As the children grow older, however, Caddy begins to
behave promiscuously, which torments Quentin and sends Benjy into
fits of moaning and crying. Quentin is preparing to go to Harvard,
and Mr. Compson sells a large portion of the family land to provide funds
for the tuition. Caddy loses her virginity and becomes pregnant.
She is unable or unwilling to name the father of the child, though
it is likely Dalton Ames, a boy from town.
Caddy's pregnancy leaves Quentin emotionally shattered.
He attempts to claim false responsibility for the pregnancy, lying
to his father that he and Caddy have committed incest. Mr. Compson
is indifferent to Caddy's promiscuity, dismissing Quentin's story
and telling his son to leave early for the Northeast.
Attempting to cover up her indiscretions, Caddy quickly
marries Herbert Head, a banker she met in Indiana. Herbert promises
Jason Compson a job in his bank. Herbert immediately divorces Caddy and
rescinds Jason's job offer when he realizes his wife is pregnant with
another man's child. Meanwhile, Quentin, still mired in despair
over Caddy's sin, commits suicide by drowning himself in the Charles
River just before the end of his first year at Harvard.
The Compsons disown Caddy from the family, but take in
her newborn daughter, Miss Quentin. The task of raising Miss Quentin falls
squarely on Dilsey's shoulders. Mr. Compson dies of alcoholism roughly
a year after Quentin's suicide. As the oldest surviving son, Jason
becomes the head of the Compson household. Bitterly employed at
a menial job in the local farm-supply store, Jason devises an ingenious
scheme to steal the money Caddy sends to support Miss Quentin's
upbringing.
Miss Quentin grows up to be an unhappy, rebellious, and
promiscuous girl, constantly in conflict with her overbearing and vicious
uncle Jason. On Easter Sunday, 1928, Miss
Quentin steals several thousand dollars from Jason and runs away
with a man from a traveling show. While Jason chases after Miss
Quentin to no avail, Dilsey takes Benjy and the rest of her family
to Easter services at the local church.
A Note on the Title
The title of The Sound and the Fury refers
to a line from William Shakespeare's Macbeth. Macbeth,
a Scottish general and nobleman, learns of his wife's suicide and
feels that his life is crumbling into chaos. In addition to Faulkner's
title, we can find several of the novel's important motifs in Macbeth's
short soliloquy in Act V, scene v:
Tomorrow, and tomorrow, and tomorrow
Creeps
in this petty pace from day to day
To the
last syllable of recorded time,
And all our
yesterdays have lighted fools
The way to
dusty death. Out, out, brief candle.
Life's
but a walking shadow, a poor player
That
struts and frets his hour upon the stage,
And
then is heard no more. It is a tale
Told
by an idiot, full of sound and fury,
Signifying
nothing.
(V.v.18–27)
The Sound and the Fury literally begins
as a tale / Told by an idiot, as the first chapter is narrated
by the mentally disabled Benjy. The novel's central concerns include
time, much like Macbeth's [t]omorrow, and tomorrow; death, recalling
Macbeth's dusty death; and nothingness and disintegration, a clear
reference to Macbeth's lament that life [s]ignif[ies] nothing.

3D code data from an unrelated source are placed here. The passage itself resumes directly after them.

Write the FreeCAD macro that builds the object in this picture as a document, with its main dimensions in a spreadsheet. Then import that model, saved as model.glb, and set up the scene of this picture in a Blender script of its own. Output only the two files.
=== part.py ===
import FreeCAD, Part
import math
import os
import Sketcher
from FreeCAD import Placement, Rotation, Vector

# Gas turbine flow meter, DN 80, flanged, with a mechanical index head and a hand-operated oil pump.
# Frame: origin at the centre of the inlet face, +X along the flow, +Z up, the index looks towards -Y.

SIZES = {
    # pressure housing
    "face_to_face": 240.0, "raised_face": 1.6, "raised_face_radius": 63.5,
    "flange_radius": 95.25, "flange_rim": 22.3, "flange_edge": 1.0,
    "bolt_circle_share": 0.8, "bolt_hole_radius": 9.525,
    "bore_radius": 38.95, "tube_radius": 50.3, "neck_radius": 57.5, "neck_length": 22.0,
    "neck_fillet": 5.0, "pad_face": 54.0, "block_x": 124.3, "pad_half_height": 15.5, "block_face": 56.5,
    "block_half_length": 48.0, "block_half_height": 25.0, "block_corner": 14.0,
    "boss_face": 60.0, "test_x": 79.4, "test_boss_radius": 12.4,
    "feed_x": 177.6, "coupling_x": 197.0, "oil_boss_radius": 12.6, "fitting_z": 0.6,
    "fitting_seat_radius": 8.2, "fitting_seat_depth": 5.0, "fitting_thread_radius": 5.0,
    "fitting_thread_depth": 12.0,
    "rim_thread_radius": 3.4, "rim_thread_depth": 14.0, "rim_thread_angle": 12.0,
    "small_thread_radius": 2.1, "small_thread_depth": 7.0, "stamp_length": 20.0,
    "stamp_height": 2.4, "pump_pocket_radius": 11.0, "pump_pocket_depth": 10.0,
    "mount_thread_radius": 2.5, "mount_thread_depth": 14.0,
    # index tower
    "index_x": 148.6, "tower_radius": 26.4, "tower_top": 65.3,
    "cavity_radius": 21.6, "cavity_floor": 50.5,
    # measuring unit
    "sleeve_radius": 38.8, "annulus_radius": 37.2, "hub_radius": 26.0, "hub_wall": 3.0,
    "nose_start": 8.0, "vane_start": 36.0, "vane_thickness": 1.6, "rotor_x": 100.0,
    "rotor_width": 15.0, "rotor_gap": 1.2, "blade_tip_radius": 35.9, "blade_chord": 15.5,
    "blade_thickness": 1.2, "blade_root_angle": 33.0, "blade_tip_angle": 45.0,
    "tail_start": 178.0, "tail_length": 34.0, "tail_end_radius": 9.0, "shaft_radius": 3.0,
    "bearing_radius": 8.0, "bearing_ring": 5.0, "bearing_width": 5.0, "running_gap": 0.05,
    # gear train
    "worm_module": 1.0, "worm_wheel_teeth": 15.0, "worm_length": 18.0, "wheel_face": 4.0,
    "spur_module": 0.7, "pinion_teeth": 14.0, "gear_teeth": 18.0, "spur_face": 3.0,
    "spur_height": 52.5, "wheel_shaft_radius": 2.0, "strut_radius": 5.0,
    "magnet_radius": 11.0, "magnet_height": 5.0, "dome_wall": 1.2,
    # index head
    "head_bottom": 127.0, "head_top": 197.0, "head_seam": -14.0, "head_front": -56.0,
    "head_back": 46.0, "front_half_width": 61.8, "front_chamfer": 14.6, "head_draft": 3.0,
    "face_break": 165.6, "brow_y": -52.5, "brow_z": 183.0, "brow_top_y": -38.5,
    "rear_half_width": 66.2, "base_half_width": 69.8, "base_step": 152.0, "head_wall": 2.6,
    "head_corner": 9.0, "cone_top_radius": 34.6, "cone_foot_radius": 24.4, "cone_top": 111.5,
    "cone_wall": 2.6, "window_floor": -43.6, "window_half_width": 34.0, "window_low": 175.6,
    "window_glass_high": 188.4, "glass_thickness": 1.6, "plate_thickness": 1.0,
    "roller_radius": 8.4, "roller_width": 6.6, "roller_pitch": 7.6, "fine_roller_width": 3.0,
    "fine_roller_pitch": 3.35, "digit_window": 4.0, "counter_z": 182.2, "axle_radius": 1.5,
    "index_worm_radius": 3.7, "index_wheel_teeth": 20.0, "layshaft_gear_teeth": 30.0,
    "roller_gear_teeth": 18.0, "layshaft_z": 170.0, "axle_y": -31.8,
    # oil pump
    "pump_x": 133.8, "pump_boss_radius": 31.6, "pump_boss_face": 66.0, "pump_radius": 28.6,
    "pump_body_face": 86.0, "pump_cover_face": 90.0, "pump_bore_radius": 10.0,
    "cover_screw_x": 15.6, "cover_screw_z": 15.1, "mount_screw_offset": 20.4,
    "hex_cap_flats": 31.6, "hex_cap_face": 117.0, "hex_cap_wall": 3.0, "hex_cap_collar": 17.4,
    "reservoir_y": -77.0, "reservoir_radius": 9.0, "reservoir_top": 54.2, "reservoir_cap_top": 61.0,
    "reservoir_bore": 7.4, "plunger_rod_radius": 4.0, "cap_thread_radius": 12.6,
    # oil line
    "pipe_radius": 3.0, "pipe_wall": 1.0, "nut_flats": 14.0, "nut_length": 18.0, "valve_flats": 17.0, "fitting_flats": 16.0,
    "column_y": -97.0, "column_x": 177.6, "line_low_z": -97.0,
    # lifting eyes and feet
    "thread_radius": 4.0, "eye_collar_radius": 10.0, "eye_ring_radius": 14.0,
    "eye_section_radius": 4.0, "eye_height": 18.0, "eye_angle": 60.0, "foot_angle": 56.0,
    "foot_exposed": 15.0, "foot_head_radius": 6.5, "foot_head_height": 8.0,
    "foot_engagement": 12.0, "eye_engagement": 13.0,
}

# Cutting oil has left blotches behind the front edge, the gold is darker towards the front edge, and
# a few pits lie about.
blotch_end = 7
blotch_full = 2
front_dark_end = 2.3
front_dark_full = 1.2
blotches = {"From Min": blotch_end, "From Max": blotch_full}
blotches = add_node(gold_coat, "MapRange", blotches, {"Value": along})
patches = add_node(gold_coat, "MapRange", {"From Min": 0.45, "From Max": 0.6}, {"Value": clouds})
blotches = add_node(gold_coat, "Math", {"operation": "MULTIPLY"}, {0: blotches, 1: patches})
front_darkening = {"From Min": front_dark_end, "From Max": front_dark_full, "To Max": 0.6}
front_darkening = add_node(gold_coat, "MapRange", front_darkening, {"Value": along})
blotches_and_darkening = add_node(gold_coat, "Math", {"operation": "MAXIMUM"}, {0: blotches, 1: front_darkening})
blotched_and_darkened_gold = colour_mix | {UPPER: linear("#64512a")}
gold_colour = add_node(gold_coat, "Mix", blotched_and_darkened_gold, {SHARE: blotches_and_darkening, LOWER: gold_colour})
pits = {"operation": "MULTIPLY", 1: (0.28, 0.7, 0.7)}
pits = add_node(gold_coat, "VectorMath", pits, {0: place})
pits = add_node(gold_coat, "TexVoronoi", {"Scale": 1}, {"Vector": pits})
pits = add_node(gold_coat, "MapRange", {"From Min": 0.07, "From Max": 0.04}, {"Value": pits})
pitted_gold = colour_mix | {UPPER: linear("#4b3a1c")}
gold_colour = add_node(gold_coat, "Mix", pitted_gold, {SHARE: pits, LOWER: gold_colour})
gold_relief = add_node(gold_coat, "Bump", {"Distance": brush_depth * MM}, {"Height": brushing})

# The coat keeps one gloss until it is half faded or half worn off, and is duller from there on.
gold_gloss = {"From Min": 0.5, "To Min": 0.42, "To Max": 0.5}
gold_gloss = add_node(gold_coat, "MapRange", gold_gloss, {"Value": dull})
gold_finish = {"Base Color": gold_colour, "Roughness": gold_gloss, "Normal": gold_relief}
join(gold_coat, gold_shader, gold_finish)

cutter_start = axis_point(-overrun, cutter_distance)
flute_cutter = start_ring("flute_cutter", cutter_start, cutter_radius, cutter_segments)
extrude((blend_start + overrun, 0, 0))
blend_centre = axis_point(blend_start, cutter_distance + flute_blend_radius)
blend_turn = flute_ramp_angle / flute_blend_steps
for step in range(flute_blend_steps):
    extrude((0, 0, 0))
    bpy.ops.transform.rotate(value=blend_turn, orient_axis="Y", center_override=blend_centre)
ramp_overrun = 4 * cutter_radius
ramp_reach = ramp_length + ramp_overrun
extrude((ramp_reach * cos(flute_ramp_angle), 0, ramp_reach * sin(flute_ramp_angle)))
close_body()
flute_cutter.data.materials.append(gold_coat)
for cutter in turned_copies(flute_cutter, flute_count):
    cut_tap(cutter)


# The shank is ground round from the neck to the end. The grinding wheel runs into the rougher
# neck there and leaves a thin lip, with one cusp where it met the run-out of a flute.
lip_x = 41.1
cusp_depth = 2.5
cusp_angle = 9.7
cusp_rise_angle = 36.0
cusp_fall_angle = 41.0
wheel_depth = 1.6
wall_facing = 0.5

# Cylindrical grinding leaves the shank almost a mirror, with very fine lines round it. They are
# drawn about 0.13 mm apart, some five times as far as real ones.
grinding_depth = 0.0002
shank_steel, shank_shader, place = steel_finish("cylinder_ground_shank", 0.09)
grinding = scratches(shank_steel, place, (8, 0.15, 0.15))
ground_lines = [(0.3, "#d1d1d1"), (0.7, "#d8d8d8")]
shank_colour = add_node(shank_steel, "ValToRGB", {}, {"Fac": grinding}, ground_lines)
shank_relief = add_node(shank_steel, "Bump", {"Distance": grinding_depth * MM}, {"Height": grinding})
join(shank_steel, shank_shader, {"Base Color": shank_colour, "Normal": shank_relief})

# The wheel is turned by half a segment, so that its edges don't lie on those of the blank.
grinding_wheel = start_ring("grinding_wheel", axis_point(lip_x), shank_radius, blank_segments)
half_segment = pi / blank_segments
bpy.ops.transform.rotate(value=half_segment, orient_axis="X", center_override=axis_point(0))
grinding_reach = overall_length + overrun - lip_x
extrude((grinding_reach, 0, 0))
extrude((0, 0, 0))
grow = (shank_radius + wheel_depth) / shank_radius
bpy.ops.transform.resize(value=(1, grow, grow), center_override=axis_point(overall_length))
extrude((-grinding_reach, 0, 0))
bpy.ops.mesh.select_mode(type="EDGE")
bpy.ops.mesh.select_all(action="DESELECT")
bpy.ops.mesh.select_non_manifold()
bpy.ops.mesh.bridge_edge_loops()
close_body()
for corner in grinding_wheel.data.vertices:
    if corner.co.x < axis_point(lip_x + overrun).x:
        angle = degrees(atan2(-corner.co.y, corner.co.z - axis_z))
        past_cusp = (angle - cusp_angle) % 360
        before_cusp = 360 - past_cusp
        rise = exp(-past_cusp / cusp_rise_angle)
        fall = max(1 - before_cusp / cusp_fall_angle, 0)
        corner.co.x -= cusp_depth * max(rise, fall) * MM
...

Additionally, Quentin is haunted by the sense that the Compson family
has disintegrated to a mere shadow of its former greatness.
In his soliloquy, Macbeth implies that life is but a
shadow of the past and that a modern man, like himself, is inadequately
equipped and unable to achieve anything near the greatness of the
past. Faulkner reinterprets this idea, implying that if man does
not choose to take his own life, as Quentin does, the only alternatives
are to become either a cynic and materialist like Jason, or an idiot
like Benjy, unable to see life as anything more than a meaningless
series of images, sounds, and memories.